### BRIEF
What do the lines from the top of the data through the line with "on suction feet." say? Quote them exactly and include both ends.

### RECORDS FOR THIS EXERCISE
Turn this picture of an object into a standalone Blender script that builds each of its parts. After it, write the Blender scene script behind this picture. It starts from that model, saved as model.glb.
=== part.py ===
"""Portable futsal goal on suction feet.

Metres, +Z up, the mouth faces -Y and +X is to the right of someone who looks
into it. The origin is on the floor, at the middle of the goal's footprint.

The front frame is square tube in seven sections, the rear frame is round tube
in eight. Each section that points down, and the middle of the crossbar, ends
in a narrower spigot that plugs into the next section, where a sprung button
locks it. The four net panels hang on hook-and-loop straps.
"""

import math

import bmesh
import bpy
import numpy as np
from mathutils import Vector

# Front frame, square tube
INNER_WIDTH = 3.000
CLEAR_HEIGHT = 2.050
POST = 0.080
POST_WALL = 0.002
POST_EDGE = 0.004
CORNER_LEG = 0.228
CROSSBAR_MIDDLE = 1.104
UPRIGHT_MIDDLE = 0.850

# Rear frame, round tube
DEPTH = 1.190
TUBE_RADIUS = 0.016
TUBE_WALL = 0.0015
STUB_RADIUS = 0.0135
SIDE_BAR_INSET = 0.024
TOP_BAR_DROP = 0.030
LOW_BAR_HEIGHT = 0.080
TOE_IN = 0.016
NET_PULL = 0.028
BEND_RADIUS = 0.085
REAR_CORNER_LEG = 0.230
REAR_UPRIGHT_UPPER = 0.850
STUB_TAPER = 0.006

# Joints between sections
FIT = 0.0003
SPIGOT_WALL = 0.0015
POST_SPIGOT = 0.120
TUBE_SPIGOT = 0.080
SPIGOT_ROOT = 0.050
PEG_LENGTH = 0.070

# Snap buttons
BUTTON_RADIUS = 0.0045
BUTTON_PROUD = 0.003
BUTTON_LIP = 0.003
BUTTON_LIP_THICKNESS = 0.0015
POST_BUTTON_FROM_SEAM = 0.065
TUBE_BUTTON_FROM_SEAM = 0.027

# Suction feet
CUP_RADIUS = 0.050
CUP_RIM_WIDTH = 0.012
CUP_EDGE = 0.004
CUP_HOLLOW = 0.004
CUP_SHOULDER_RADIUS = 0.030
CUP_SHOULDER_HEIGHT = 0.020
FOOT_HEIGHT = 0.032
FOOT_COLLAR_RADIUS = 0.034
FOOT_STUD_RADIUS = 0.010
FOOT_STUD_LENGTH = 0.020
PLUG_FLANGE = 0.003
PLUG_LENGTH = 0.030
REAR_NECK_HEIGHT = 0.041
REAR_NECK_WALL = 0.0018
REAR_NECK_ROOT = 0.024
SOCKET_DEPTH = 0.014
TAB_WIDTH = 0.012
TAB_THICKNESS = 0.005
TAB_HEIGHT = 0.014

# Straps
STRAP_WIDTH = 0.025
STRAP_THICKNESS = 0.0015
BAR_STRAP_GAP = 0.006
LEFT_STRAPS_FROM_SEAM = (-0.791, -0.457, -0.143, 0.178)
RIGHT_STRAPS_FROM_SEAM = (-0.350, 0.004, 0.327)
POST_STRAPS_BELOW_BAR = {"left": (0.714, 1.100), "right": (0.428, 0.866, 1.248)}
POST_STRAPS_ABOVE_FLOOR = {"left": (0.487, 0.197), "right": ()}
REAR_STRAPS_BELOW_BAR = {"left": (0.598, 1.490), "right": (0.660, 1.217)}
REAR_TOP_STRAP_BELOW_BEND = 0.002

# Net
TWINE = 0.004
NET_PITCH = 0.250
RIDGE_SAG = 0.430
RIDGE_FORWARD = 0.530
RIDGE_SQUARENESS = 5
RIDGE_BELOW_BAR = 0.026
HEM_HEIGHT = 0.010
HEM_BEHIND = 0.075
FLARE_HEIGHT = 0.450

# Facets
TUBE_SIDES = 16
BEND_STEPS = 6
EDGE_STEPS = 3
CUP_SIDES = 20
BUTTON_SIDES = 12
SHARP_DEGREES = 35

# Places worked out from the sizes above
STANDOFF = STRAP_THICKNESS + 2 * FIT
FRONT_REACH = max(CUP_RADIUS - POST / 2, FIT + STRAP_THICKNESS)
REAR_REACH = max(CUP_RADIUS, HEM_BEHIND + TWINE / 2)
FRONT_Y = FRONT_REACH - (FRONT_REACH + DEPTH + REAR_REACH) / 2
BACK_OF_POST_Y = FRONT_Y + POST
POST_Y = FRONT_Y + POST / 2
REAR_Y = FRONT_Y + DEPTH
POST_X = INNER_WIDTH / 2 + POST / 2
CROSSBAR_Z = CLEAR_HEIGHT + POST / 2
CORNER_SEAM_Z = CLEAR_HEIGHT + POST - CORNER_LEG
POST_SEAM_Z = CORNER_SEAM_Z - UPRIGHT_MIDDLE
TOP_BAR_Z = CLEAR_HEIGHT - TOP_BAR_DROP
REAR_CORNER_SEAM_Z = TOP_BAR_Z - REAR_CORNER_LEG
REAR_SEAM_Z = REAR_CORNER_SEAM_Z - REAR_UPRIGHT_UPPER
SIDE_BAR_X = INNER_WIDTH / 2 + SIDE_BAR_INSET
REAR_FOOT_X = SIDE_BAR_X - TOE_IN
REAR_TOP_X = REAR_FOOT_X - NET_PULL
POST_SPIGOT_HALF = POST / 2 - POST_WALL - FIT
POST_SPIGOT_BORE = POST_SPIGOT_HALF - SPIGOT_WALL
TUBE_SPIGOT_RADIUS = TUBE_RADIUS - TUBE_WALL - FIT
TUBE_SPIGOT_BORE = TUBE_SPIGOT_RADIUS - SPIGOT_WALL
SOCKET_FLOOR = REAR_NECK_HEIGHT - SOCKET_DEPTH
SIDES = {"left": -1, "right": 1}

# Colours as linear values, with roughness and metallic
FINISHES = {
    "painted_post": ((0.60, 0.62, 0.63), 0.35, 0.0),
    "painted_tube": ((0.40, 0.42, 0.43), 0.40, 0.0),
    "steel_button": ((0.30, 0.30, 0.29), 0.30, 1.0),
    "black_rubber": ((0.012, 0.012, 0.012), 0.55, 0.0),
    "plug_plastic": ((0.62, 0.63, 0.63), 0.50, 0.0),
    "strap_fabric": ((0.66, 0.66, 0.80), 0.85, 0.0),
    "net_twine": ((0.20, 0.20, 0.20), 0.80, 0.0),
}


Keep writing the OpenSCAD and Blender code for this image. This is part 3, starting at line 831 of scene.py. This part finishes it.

### THE RESPONSE
Turn this picture of an object into a standalone Blender script that builds each of its parts. After it, write the Blender scene script behind this picture. It starts from that model, saved as model.glb.
=== part.py ===
"""Portable futsal goal on suction feet.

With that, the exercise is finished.